▶ Your task: Write out each line beneath this one exactly as it reads.

▶ Records for the exercise:

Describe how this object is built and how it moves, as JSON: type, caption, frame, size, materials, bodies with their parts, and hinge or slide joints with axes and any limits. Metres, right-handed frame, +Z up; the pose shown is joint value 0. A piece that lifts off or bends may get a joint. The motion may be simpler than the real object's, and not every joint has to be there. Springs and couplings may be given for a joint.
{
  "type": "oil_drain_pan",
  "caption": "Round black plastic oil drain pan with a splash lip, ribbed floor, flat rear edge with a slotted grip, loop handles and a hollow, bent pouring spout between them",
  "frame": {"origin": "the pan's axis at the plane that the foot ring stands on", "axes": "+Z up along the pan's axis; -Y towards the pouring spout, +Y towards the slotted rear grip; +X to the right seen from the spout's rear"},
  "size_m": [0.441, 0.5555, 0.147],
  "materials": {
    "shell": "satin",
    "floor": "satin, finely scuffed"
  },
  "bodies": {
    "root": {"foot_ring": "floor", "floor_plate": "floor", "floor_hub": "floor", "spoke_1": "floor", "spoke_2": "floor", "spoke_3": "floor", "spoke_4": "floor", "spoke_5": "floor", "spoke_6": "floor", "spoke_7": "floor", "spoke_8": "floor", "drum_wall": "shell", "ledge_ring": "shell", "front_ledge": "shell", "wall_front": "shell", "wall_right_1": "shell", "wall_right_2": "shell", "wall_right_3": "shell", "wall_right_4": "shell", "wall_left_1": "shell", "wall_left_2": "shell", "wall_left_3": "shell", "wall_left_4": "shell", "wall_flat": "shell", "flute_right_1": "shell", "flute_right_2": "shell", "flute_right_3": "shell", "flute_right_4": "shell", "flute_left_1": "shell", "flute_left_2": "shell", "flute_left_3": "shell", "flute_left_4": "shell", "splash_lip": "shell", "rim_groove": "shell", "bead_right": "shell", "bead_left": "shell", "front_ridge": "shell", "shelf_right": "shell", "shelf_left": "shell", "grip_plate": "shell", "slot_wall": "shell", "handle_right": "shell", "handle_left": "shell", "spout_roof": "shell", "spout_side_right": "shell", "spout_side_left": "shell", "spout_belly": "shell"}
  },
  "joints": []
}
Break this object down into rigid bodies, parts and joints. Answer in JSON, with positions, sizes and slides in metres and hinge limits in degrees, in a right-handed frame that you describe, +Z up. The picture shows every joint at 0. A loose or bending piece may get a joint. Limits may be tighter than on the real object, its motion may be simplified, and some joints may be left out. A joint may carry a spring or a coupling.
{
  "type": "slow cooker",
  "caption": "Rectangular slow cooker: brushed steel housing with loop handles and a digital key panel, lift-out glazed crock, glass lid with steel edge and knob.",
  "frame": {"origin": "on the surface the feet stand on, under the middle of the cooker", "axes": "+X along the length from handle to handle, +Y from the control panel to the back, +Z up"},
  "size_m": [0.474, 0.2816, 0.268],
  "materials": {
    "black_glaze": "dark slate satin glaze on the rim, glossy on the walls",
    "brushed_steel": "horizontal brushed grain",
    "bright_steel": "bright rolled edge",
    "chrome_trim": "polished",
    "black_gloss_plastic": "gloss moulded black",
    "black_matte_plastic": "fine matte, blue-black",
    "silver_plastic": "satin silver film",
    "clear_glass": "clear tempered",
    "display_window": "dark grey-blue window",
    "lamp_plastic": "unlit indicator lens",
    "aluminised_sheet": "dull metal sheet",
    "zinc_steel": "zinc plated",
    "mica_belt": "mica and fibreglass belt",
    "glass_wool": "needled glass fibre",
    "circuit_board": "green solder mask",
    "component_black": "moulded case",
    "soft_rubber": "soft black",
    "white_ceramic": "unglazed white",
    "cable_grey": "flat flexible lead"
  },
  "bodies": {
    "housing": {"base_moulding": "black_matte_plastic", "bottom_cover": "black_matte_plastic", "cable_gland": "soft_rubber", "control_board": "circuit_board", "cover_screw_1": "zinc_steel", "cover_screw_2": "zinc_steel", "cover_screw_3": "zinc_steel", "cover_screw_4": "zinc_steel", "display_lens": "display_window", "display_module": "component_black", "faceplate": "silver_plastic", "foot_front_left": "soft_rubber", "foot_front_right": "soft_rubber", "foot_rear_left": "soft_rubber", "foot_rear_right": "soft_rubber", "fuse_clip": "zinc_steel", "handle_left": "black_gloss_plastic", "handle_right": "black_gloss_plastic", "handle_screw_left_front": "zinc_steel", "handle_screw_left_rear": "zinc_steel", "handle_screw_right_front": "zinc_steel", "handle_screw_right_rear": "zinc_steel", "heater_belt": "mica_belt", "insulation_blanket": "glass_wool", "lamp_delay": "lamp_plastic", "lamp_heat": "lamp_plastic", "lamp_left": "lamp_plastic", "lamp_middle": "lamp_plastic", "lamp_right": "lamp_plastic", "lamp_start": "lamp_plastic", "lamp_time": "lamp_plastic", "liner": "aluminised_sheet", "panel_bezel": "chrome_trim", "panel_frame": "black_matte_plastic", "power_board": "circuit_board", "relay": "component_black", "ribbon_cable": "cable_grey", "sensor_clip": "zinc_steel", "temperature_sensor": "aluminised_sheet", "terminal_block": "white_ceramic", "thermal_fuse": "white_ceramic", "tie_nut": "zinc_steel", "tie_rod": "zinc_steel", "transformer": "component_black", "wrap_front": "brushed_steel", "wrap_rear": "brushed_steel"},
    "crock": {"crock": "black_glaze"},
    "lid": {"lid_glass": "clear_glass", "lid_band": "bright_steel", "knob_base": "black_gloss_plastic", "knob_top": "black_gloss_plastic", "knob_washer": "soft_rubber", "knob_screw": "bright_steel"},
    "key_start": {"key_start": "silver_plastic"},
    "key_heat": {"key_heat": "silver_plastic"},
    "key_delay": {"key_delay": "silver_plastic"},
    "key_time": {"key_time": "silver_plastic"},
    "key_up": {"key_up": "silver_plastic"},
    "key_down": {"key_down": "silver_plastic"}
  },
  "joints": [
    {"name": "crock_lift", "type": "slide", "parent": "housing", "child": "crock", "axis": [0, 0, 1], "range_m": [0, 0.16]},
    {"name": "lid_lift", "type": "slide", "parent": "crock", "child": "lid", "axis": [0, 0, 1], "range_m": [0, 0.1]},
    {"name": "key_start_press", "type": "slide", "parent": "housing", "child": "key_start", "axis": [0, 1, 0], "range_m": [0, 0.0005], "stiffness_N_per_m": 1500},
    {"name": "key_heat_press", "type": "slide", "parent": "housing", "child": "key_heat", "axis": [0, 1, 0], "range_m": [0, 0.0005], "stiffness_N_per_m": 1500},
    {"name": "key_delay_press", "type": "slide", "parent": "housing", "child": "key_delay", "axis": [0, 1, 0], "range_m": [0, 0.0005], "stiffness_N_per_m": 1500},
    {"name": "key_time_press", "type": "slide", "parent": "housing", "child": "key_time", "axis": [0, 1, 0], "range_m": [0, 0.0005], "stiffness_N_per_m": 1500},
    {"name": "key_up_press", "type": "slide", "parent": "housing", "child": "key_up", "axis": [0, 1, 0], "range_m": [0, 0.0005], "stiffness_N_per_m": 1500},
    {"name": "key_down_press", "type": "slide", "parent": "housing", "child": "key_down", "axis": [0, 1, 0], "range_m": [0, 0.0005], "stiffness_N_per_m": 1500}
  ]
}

▶ Result of this exercise:
Describe how this object is built and how it moves, as JSON: type, caption, frame, size, materials, bodies with their parts, and hinge or slide joints with axes and any limits. Metres, right-handed frame, +Z up; the pose shown is joint value 0. A piece that lifts off or bends may get a joint. The motion may be simpler than the real object's, and not every joint has to be there. Springs and couplings may be given for a joint.
{
  "type": "oil_drain_pan",
  "caption": "Round black plastic oil drain pan with a splash lip, ribbed floor, flat rear edge with a slotted grip, loop handles and a hollow, bent pouring spout between them",
  "frame": {"origin": "the pan's axis at the plane that the foot ring stands on", "axes": "+Z up along the pan's axis; -Y towards the pouring spout, +Y towards the slotted rear grip; +X to the right seen from the spout's rear"},
  "size_m": [0.441, 0.5555, 0.147],
  "materials": {
    "shell": "satin",
    "floor": "satin, finely scuffed"
  },
  "bodies": {
    "root": {"foot_ring": "floor", "floor_plate": "floor", "floor_hub": "floor", "spoke_1": "floor", "spoke_2": "floor", "spoke_3": "floor", "spoke_4": "floor", "spoke_5": "floor", "spoke_6": "floor", "spoke_7": "floor", "spoke_8": "floor", "drum_wall": "shell", "ledge_ring": "shell", "front_ledge": "shell", "wall_front": "shell", "wall_right_1": "shell", "wall_right_2": "shell", "wall_right_3": "shell", "wall_right_4": "shell", "wall_left_1": "shell", "wall_left_2": "shell", "wall_left_3": "shell", "wall_left_4": "shell", "wall_flat": "shell", "flute_right_1": "shell", "flute_right_2": "shell", "flute_right_3": "shell", "flute_right_4": "shell", "flute_left_1": "shell", "flute_left_2": "shell", "flute_left_3": "shell", "flute_left_4": "shell", "splash_lip": "shell", "rim_groove": "shell", "bead_right": "shell", "bead_left": "shell", "front_ridge": "shell", "shelf_right": "shell", "shelf_left": "shell", "grip_plate": "shell", "slot_wall": "shell", "handle_right": "shell", "handle_left": "shell", "spout_roof": "shell", "spout_side_right": "shell", "spout_side_left": "shell", "spout_belly": "shell"}
  },
  "joints": []
}
Break this object down into rigid bodies, parts and joints. Answer in JSON, with positions, sizes and slides in metres and hinge limits in degrees, in a right-handed frame that you describe, +Z up. The picture shows every joint at 0. A loose or bending piece may get a joint. Limits may be tighter than on the real object, its motion may be simplified, and some joints may be left out. A joint may carry a spring or a coupling.
{
  "type": "slow cooker",
  "caption": "Rectangular slow cooker: brushed steel housing with loop handles and a digital key panel, lift-out glazed crock, glass lid with steel edge and knob.",
  "frame": {"origin": "on the surface the feet stand on, under the middle of the cooker", "axes": "+X along the length from handle to handle, +Y from the control panel to the back, +Z up"},
  "size_m": [0.474, 0.2816, 0.268],
  "materials": {
    "black_glaze": "dark slate satin glaze on the rim, glossy on the walls",
    "brushed_steel": "horizontal brushed grain",
    "bright_steel": "bright rolled edge",
    "chrome_trim": "polished",
    "black_gloss_plastic": "gloss moulded black",
    "black_matte_plastic": "fine matte, blue-black",
    "silver_plastic": "satin silver film",
    "clear_glass": "clear tempered",
    "display_window": "dark grey-blue window",
    "lamp_plastic": "unlit indicator lens",
    "aluminised_sheet": "dull metal sheet",
    "zinc_steel": "zinc plated",
    "mica_belt": "mica and fibreglass belt",
    "glass_wool": "needled glass fibre",
    "circuit_board": "green solder mask",
    "component_black": "moulded case",
    "soft_rubber": "soft black",
    "white_ceramic": "unglazed white",
    "cable_grey": "flat flexible lead"
  },
  "bodies": {
    "housing": {"base_moulding": "black_matte_plastic", "bottom_cover": "black_matte_plastic", "cable_gland": "soft_rubber", "control_board": "circuit_board", "cover_screw_1": "zinc_steel", "cover_screw_2": "zinc_steel", "cover_screw_3": "zinc_steel", "cover_screw_4": "zinc_steel", "display_lens": "display_window", "display_module": "component_black", "faceplate": "silver_plastic", "foot_front_left": "soft_rubber", "foot_front_right": "soft_rubber", "foot_rear_left": "soft_rubber", "foot_rear_right": "soft_rubber", "fuse_clip": "zinc_steel", "handle_left": "black_gloss_plastic", "handle_right": "black_gloss_plastic", "handle_screw_left_front": "zinc_steel", "handle_screw_left_rear": "zinc_steel", "handle_screw_right_front": "zinc_steel", "handle_screw_right_rear": "zinc_steel", "heater_belt": "mica_belt", "insulation_blanket": "glass_wool", "lamp_delay": "lamp_plastic", "lamp_heat": "lamp_plastic", "lamp_left": "lamp_plastic", "lamp_middle": "lamp_plastic", "lamp_right": "lamp_plastic", "lamp_start": "lamp_plastic", "lamp_time": "lamp_plastic", "liner": "aluminised_sheet", "panel_bezel": "chrome_trim", "panel_frame": "black_matte_plastic", "power_board": "circuit_board", "relay": "component_black", "ribbon_cable": "cable_grey", "sensor_clip": "zinc_steel", "temperature_sensor": "aluminised_sheet", "terminal_block": "white_ceramic", "thermal_fuse": "white_ceramic", "tie_nut": "zinc_steel", "tie_rod": "zinc_steel", "transformer": "component_black", "wrap_front": "brushed_steel", "wrap_rear": "brushed_steel"},
    "crock": {"crock": "black_glaze"},
    "lid": {"lid_glass": "clear_glass", "lid_band": "bright_steel", "knob_base": "black_gloss_plastic", "knob_top": "black_gloss_plastic", "knob_washer": "soft_rubber", "knob_screw": "bright_steel"},
    "key_start": {"key_start": "silver_plastic"},
    "key_heat": {"key_heat": "silver_plastic"},
    "key_delay": {"key_delay": "silver_plastic"},
    "key_time": {"key_time": "silver_plastic"},
    "key_up": {"key_up": "silver_plastic"},
    "key_down": {"key_down": "silver_plastic"}
  },
  "joints": [
    {"name": "crock_lift", "type": "slide", "parent": "housing", "child": "crock", "axis": [0, 0, 1], "range_m": [0, 0.16]},
    {"name": "lid_lift", "type": "slide", "parent": "crock", "child": "lid", "axis": [0, 0, 1], "range_m": [0, 0.1]},
    {"name": "key_start_press", "type": "slide", "parent": "housing", "child": "key_start", "axis": [0, 1, 0], "range_m": [0, 0.0005], "stiffness_N_per_m": 1500},
    {"name": "key_heat_press", "type": "slide", "parent": "housing", "child": "key_heat", "axis": [0, 1, 0], "range_m": [0, 0.0005], "stiffness_N_per_m": 1500},
    {"name": "key_delay_press", "type": "slide", "parent": "housing", "child": "key_delay", "axis": [0, 1, 0], "range_m": [0, 0.0005], "stiffness_N_per_m": 1500},
    {"name": "key_time_press", "type": "slide", "parent": "housing", "child": "key_time", "axis": [0, 1, 0], "range_m": [0, 0.0005], "stiffness_N_per_m": 1500},
    {"name": "key_up_press", "type": "slide", "parent": "housing", "child": "key_up", "axis": [0, 1, 0], "range_m": [0, 0.0005], "stiffness_N_per_m": 1500},
    {"name": "key_down_press", "type": "slide", "parent": "housing", "child": "key_down", "axis": [0, 1, 0], "range_m": [0, 0.0005], "stiffness_N_per_m": 1500}
  ]
}